Senator McCain’s drumbeat is parental choice and empowerment – making it easier for students in substandard schools to take funding with them, whether to a tutoring company or another public or private school. Senator Obama’s thrust is strategic investment – more federal dollars to put good teachers into high-needs schools, increase charter-school options, and boost early childhood development to stave off achievement gaps.
But in an election dominated by economics, war, and a surprise vice presidential pick, such education issues resemble a kid in the back of the class, frantically waving for attention. Still, a growing chorus of business and education-reform advocates are on that kid’s side. They hope that whoever becomes the next president will help create the educational equivalent of the “Sputnik moment” – when America reached for the moon.

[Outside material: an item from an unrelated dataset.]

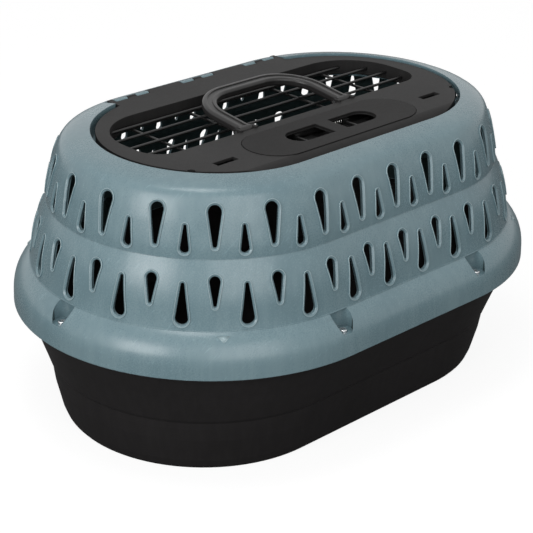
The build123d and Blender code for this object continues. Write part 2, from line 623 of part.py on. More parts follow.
for side, place in ((-1, "left"), (1, "right")):
    with BuildPart() as latch_slider:
        with Locations((side * (SLIDER_INNER + SLIDER_OUTER) / 2, LATCH_Y, SLIDER_BOTTOM)):
            Box(SLIDER_OUTER - SLIDER_INNER, SLIDER_WIDTH, SLIDER_PLATE,
                align=(Align.CENTER, Align.CENTER, Align.MIN))
        with Locations((side * RIB_X, LATCH_Y, SLIDER_BOTTOM)):
            Box(RIB_THICK, SLIDER_WIDTH - 2 * PAST, RIB_TOP - SLIDER_BOTTOM,
                align=(Align.CENTER, Align.CENTER, Align.MIN))
        fillet(latch_slider.edges().group_by(Axis.Z)[-1].filter_by(Axis.Y), RIB_THICK / 3)
        with Locations((side * RIB_X, LATCH_Y + SLIDER_WIDTH / 2 - PAST, SLIDER_BOTTOM)):
            Box(SPRING_ARM_THICK, SPRING_ARM_BACK - LATCH_Y - SLIDER_WIDTH / 2 + PAST,
                SPRING_ARM_TOP - SLIDER_BOTTOM, align=(Align.CENTER, Align.MIN, Align.MIN))
        if side < 0:
            with Locations(((SPRING_SPAN[0] - SPRING_END_GAP - RIB_X) / 2, SPRING_Y, SPRING_Z)):
                Box(SPRING_SPAN[0] - SPRING_END_GAP + RIB_X, *SPRING_REACH)
        seat = SPRING_SPAN[0] - SPRING_END_GAP if side < 0 else SPRING_SPAN[1] + SPRING_END_GAP
        with Locations(Location((seat - side * SPRING_PEG[1] / 2, SPRING_Y, SPRING_Z), (0, 90, 0))):
            Cylinder(SPRING_PEG[0], SPRING_PEG[1])
        with Locations((side * (SLIDER_OUTER + BOLT_TIP - BOLT_ROOT) / 2, LATCH_Y, SLIDER_BOTTOM)):
            Box(BOLT_TIP - SLIDER_OUTER + BOLT_ROOT, BOLT_WIDTH, BOLT_HEIGHT,
                align=(Align.CENTER, Align.CENTER, Align.MIN))
        bolt_end = latch_slider.faces().sort_by(Axis.X)[-1 if side > 0 else 0]
        chamfer(bolt_end.edges().sort_by(Axis.Z)[0], BOLT_HEIGHT / 2)
    keep(latch_slider, f"latch_slider_{place}")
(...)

Whose vision will enter the Oval Office?
“The key difference is that Obama puts the emphasis on improving the public schools, working through the schools themselves, and McCain believes in outside pressures through the free market,” says Jack Jennings, president of the Center on Education Policy, a nonprofit research group in Washington that advocates for more-effective public schools.
While McCain has offered several policies to increase parental choice, such as an expansion of a voucher program in the District of Columbia, he has not put out a broad voucher proposal, senior policy adviser Douglas Holtz-Eakin says.
McCain energized the audience at the Republican National Convention when he emphasized standing up to entrenched interests in education, saying, “We need to shake up failed school bureaucracies with competition, ... attract and reward good teachers, and help bad teachers find another line of work.” By contrast, Mr. Holtz-Eakin says, “Senator Obama’s not really taking on ... the unions, the school boards, the entire hierarchy.”
Obama has been endorsed by the major teachers unions, as Democratic candidates typically are. But he prompted boos from union members this summer by embracing aspects of accountability that they traditionally oppose.
Obama’s plan, for instance, supports merit-pay plans, if developed in cooperation with teachers. In a speech on education this month in Dayton, Ohio, he said, “[We] need to give every child the assurance that they’ll have the teacher they need to be successful.... Teachers who are doing a poor job, they’ve got to get extra support, but if they don’t improve, then they have to be replaced.”
“[Obama] has really been a champion for investment in our kids ... but at the same time pushing hard on accountability, on standards, on parental choice in a way that strengthens public education,” Jonathan Schnur, an adviser to Obama, said at the Aspen Institute’s recent national education summit in Washington.
One of Obama’s criticisms of the federal No Child Left Behind Act (NCLB) is that it has asked schools to achieve vastly more without delivering the resources promised when it passed with bipartisan support in 2001. His campaign criticizes McCain for planning to hold education spending even and just reallocate the dollars. Obama proposes to spend an additional $19 billion on his pre-K-12 proposals by using money from cuts in other parts of the federal budget.
Both candidates have called attention to the need for high-quality teaching, particularly in underperforming schools. McCain wants to give states incentives to recruit teachers from among the top 25 percent of college graduates. Obama’s education plan is longer and more detailed than McCain’s, including details on recruiting, training, and retaining teachers. One proposal would pay for teacher education for those willing to work four years in a hard-to-staff location or field, such as special education.
The two candidates also share a hesitancy to offer much detail about how they would handle the key education item come January: the long overdue reauthorization of NCLB. “They’re doing this dance of talking about education without talking about No Child Left Behind,” says Michael Petrilli, a vice president at the Thomas B. Fordham Institute, a research group in Washington that supports standards and school choice. “A lot of the country hates No Child Left Behind ... and yet the principles within the law around accountability and transparency both candidates want to embrace, because they want to show they are reformers.”
Both campaigns have praised the goals of NCLB and suggested they would make changes to it, such as testing the individual gains of students rather than relying on group averages. But “the guts of it, test-based accountability, that’s likely to stay,” says Patrick McGuinn, a political scientist at Drew University in Madison, N.J.
The law has prompted splits within each party. Among Republicans, one camp wants to continue NCLB’s momentum, while another says control should be returned to states and local school districts. A key education adviser to McCain, former Arizona schools superintendent Lisa Graham Keegan, has said McCain will champion assessment and federal accountability. While education circles debate how to even out vastly different state standards, she said during last week’s Washington summit, “what would concern me is if we take our eye off the improvement of the kids in the classroom today. We’ve got data right now [showing low achievement].”
Among Democrats, teachers unions and civil rights groups are facing off over issues such as the law’s testing regimen. Obama has acknowledged both sides: “Don’t tell us that the only way to teach a child is to spend most of the year preparing him to fill in a few bubbles on a standardized test,” he said in Dayton. Yet his plan is not to throw out tests, but rather to help states develop broader assessments to measure skills such as problem-solving and scientific investigation.